What’s the same everywhere

Despite all the differences, several measurements are universal across every level of basketball:

  • Rim height: 10 feet. Same in junior high, high school, college, FIBA, WNBA, and NBA. James Naismith hung the original peach baskets at 10 feet in 1891 because that’s where the gym balcony was. Nothing has changed since.
  • Rim diameter: 18 inches. Just over twice the diameter of the basketball (9.5 inches), which is why even pro shots rim out so often.
  • Free throw line: 15 feet from the backboard. Identical across every league. The shot itself is identical at every level — same ball (depending on gender), same distance, same hoop.
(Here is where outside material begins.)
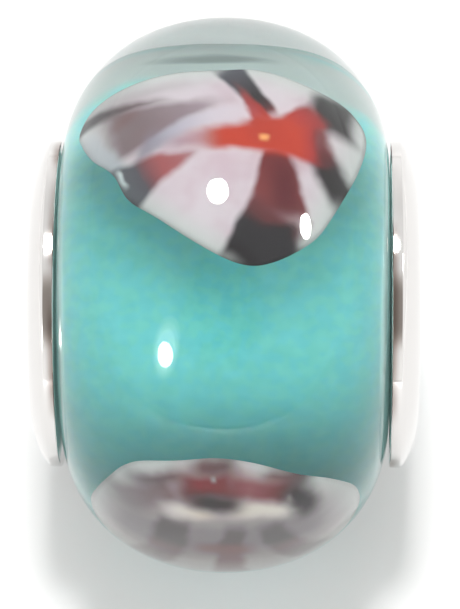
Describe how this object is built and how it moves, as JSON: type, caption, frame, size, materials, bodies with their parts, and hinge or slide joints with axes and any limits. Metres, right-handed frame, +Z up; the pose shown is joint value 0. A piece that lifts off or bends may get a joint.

It’s why free throw percentage is the purest measure of pure shooting ability.
  • Backboard: 72 inches wide by 42 inches tall. Standard at every level.
  • Center circle: 12 feet in diameter. The jump ball circle at midcourt.

Why these differences exist

Most of basketball’s dimensional differences trace back to one of three causes: historical accident (the 10-foot rim, the 94-foot court length), strategic rule changes (the NBA pushing back the 3-point line in 1997, the wider NBA key), or practical accommodation for player size and venue constraints (the shorter high school court, smaller youth courts).

The system isn’t elegant. It’s a patchwork of legacy decisions, rule reactions, and practical compromises that have built up over 130+ years. But once you know the dimensions, you start seeing how they shape the game itself — why college basketball looks more crowded than the NBA, why high school three-pointers are fundamentally easier shots, and why FIBA basketball has a different rhythm than the American game even at the highest level.